### Problem
Write out the whole listing again, exactly.

### Collected data
###

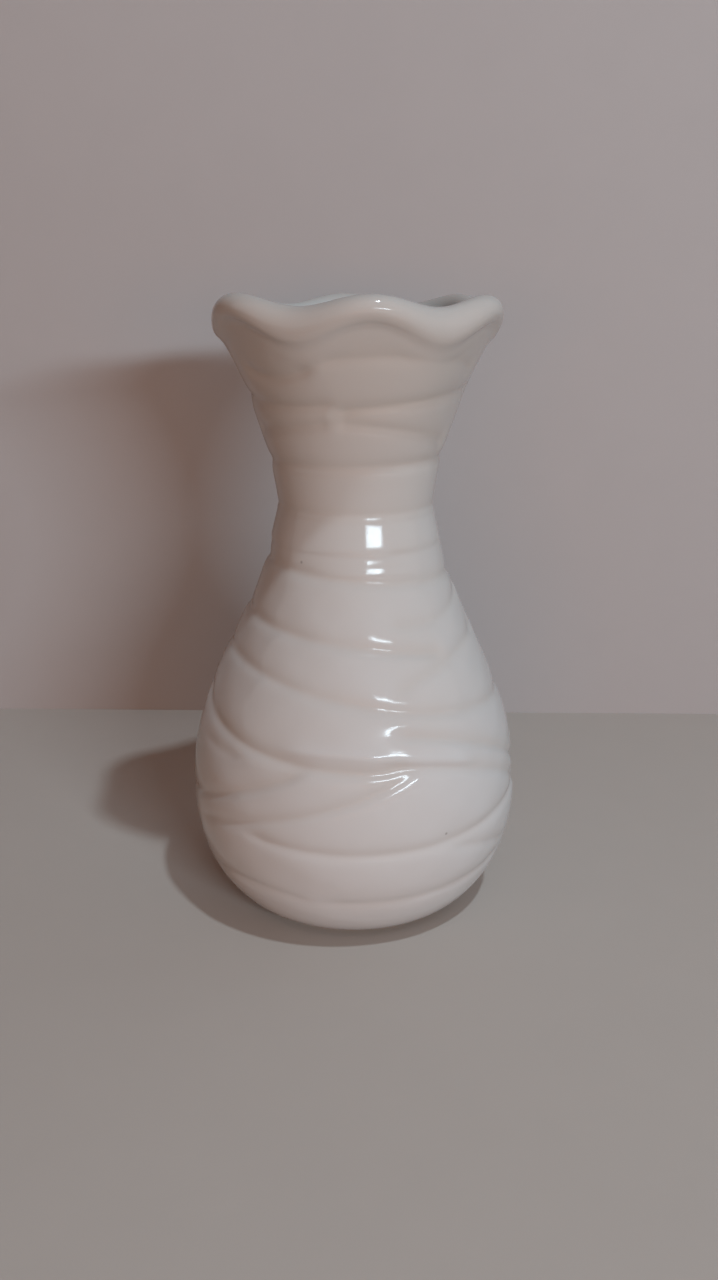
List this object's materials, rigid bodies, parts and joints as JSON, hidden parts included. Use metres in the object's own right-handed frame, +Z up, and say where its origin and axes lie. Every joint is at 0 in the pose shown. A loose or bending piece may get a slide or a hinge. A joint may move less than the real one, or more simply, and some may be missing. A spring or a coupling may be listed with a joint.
{
  "type": "ceramic bud vase",
  "caption": "Small glazed ceramic bud vase with a round belly, a narrow neck, wrapped relief bands and a rolled, lobed lip.",
  "frame": {"origin": "middle of the foot's resting face, on the vase's axis", "axes": "+Z up along the vase's axis, out of the mouth; -Y towards the front, +X to the right as seen from the front"},
  "size_m": [0.077, 0.0768, 0.1399],
  "materials": {
    "fired_clay": "matte fired clay, bare on the foot ring",
    "ivory_glaze": "glossy ivory glaze, thicker in the folds",
    "liner_glaze": "glossy ivory liner glaze"
  },
  "bodies": {
    "root": {"clay_body": "fired_clay", "outer_glaze": "ivory_glaze", "inner_glaze": "liner_glaze", "base_glaze": "ivory_glaze"}
  },
  "joints": []
}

###

### Finished answer
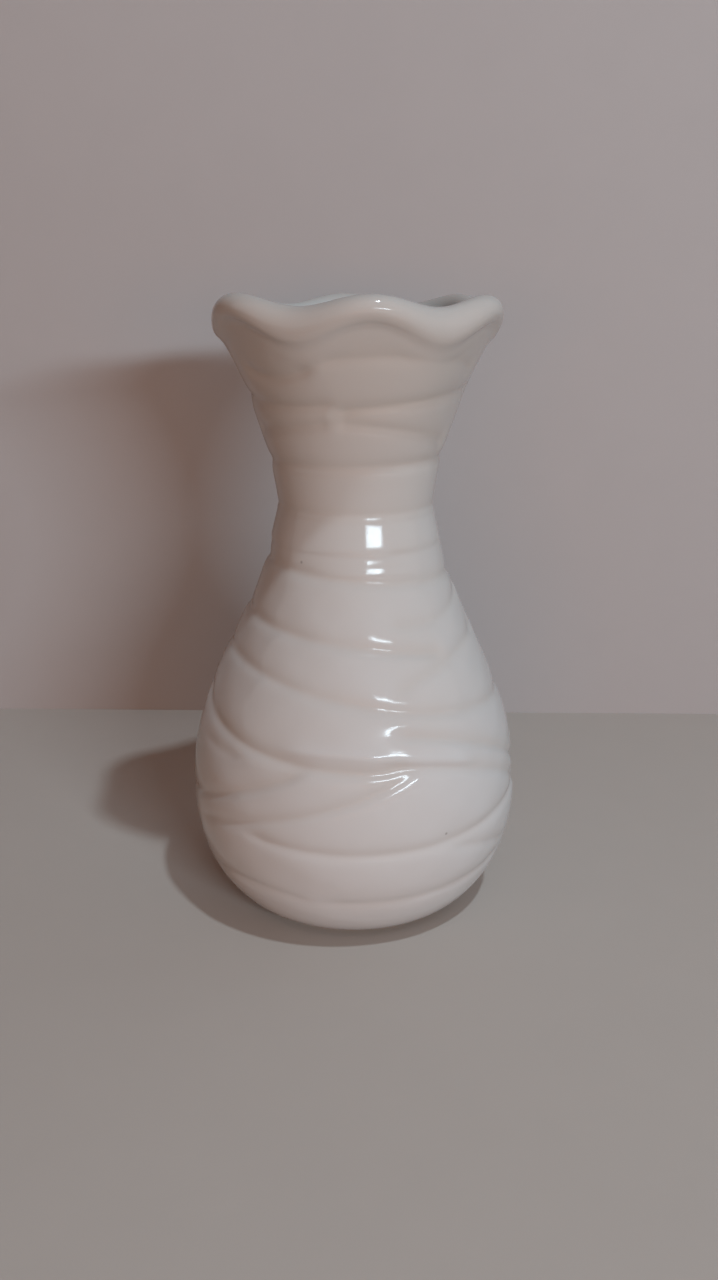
List this object's materials, rigid bodies, parts and joints as JSON, hidden parts included. Use metres in the object's own right-handed frame, +Z up, and say where its origin and axes lie. Every joint is at 0 in the pose shown. A loose or bending piece may get a slide or a hinge. A joint may move less than the real one, or more simply, and some may be missing. A spring or a coupling may be listed with a joint.
{
  "type": "ceramic bud vase",
  "caption": "Small glazed ceramic bud vase with a round belly, a narrow neck, wrapped relief bands and a rolled, lobed lip.",
  "frame": {"origin": "middle of the foot's resting face, on the vase's axis", "axes": "+Z up along the vase's axis, out of the mouth; -Y towards the front, +X to the right as seen from the front"},
  "size_m": [0.077, 0.0768, 0.1399],
  "materials": {
    "fired_clay": "matte fired clay, bare on the foot ring",
    "ivory_glaze": "glossy ivory glaze, thicker in the folds",
    "liner_glaze": "glossy ivory liner glaze"
  },
  "bodies": {
    "root": {"clay_body": "fired_clay", "outer_glaze": "ivory_glaze", "inner_glaze": "liner_glaze", "base_glaze": "ivory_glaze"}
  },
  "joints": []
}